Note: This commentary was originally published by The Tribune-Review.
Equality in Pennsylvania can never be obtained as long as education is not an even playing field.
In pursuing the dream of equality in this country, let’s keep in mind: “Education equality is the civil rights issue of our time.”
Unequal education can thwart the most important aspects of civil rights: equality under the law, equal career opportunity, and equal respect.
This has been obvious since long before the Supreme Court decided Brown v. Board of Education in 1954. And over the course of the last several decades, it has been trumpeted by public policy advocates who are concerned about America’s collective failure to keep up with other western countries.
They suggest a simple solution: provide education equality for all American schoolchildren, allowing their parents access to good schools regardless of ZIP codes and socio-economic conditions.
But it’s not so easy. Achieving that goal has been one of the most evasive pursuits among the disadvantaged for over a century.

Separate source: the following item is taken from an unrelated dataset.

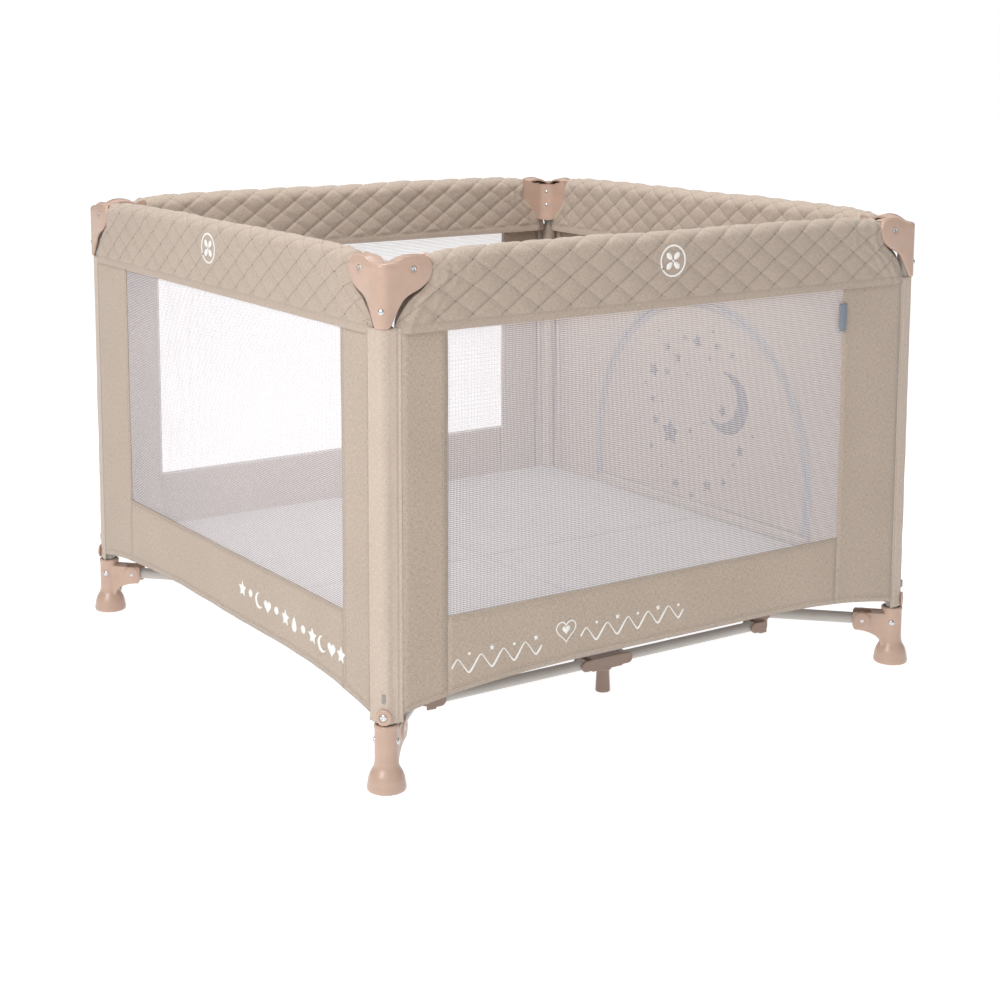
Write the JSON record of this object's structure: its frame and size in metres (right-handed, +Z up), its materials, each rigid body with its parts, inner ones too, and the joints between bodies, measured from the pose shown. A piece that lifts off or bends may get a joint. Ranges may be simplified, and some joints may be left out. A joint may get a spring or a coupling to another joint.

The solution for inequality is an open pathway to opportunity — but opening these educational pathways has always been a battle.
Access to quality education has always been withheld by those in control who fear losing power. Before the Civil War, most slave owners blocked access to books altogether. Since then, civil rights advocates have resisted attempts to trap disadvantaged students in failing schools.
The solution for inequality is an open pathway to opportunity—but opening these educational pathways has always been a battle.
After Reconstruction, access to quality education was stymied as local governments used Plessy v. Ferguson (1896) to maintain inferior schools for African Americans, locking them away from quality schools for decades. In the aftermath of the ground-breaking Brown v. Board of Education, schools in Virginia and Arkansas closed schools rather than integrate them to provide equal access to quality education for all citizens. Governors of high-profile states even incited riots and blocked doorways to prevent access to education equality.
Sadly, we live in an era where America finds itself resegregating. Education in the Northeast is now the most segregated in the nation, with Pennsylvania ranking sixth nationally on this scale.
In over half of all districts in Allegheny County, school systems were plagued with achievement gaps between black and white students during the past school year. When schoolchildren are not segregated by race in the Keystone State, it’s often shown that they remain separated by results, even in some of the best school districts. In the Fox Chapel Area School District, African American students still find themselves on the wrong end of a 35 percent achievement gap between blacks and other students—in both English proficiency and math proficiency.
The Penn Hills School District is battling a double-whammy on students and their families: a crippling debt that robs classrooms of resources and tumbling performances that land its schools in the bottom quarter of the state’s academic rankings. In the nation’s “most livable city,” black students in the Pittsburgh Public Schools system have a proficiency deficiency of 40 percent in literature, algebra, and biology.
Access to broken and failing systems of education is not access to quality education. In fact, civil rights activists always understood that equality is never obtainable when full opportunity to rise is not permissible—starting with education.
That’s why the fight for equality today is rooted in education reform. For some, that comes from expanded access to school choice by way of proposals such as education scholarship accounts and tax credit programs. For others, it comes by accommodating the thousands annually who seek to enroll in charter schools.
Equality as intended by the Constitution cannot be enjoyed until the flaws of our past—namely, keeping the worst-off in the worst academic settings based on the worst excuses—stop parading as visionary strategies for today and tomorrow.
Education equality is not just the civil rights issue of our time; it has been the civil rights issue during each unique time in America’s story—including today. That’s why the march for justice must continue, recognizing that the challenges to education equality are not new.